Division weakens societies
Turning to the question of division and partiality within societies, Campbell said it could be damaging particularly in a multi-ethnic, multi-culture country such as Guyana.
The psychologist noted the development of any country will suffer if only half of the country benefits.
“We all know the common adage ‘united we stand divided we fall.’ So, if one group feels only what they feel is right or only what they think is valuable or valid and marginalises others who are helping to build the country with them; then the country is going to be weaker.”
Referring to tourism Campbell cited an example of how division could affect the country.
Guyana has a diverse society and “if we only advance one group and ignore the other cultural contributions this could adversely affect the tourism sector because we will deny ourselves the opportunity to attract visitors who are looking to experience the multiplicity of cultures we have.”
Noting that some strengths are more pronounced in one group than another, Campbell said it is important to combine those strengths to develop the country.
Diversity as a strength
Having different perspectives, opening ourselves to varying viewpoints Campbell noted, empowers and benefits our decision-making.

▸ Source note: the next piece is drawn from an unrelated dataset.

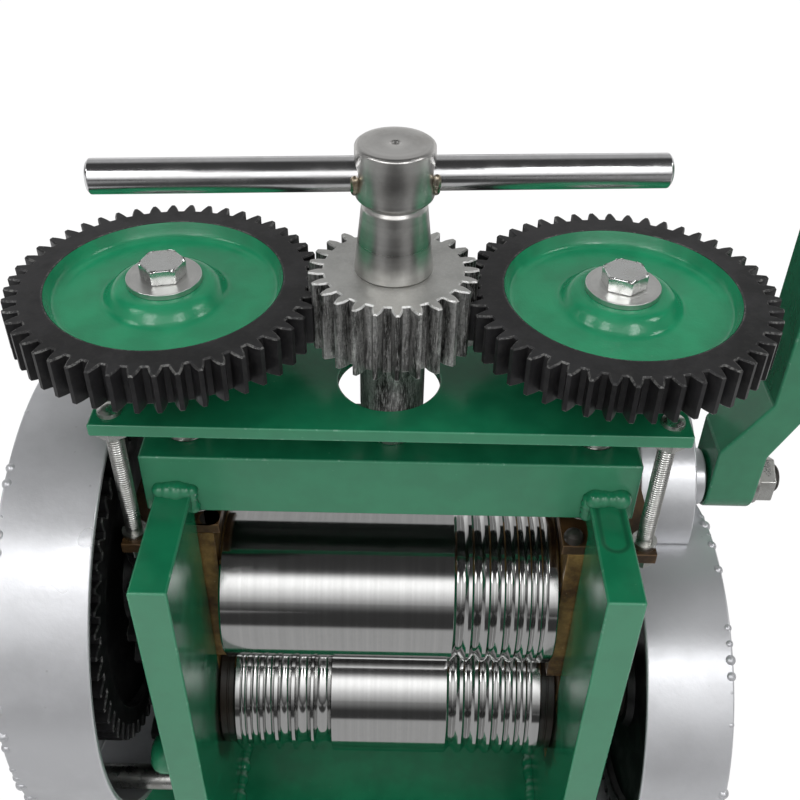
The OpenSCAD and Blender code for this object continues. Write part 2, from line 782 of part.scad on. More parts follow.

“When people of different origins come together, combine their economic ideas, their perspectives, their cultures, we get an experience that is so much richer,” he remarked.
According to Campbell, connecting with people of different ethnicities allows for the gaining of other perspectives that one would otherwise not be able to see because realistically most persons form viewpoints from “where they stand.”
He also emphasised that while people have different views essentially, they want the same things in life.
“If one was to take a poll in any community and ask them what are the things that are most important to them as individuals you will find regardless of their geographic location, or race there are certain things that matter to them. Things such as health, education, access to resources, religion and family.”
The lesson here, he said, is, to work together we must first acknowledge that underneath all our differences we all want the same things.
Leadership and responsibility
Finally, the psychologist noted that citizens often take their cues on how to relate to others from leaders. Therefore, leaders have a responsibility to ensure they speak to inclusion, acceptance, tolerance and cohesion.
Also, at the policy-making level leaders have to look at the question of equity and ensure those groups who have been left behind are provided with the resources to help bring them on par with others.
“Leaders need to encourage these conversations to bring people together to understand our sameness,” Campbell advised.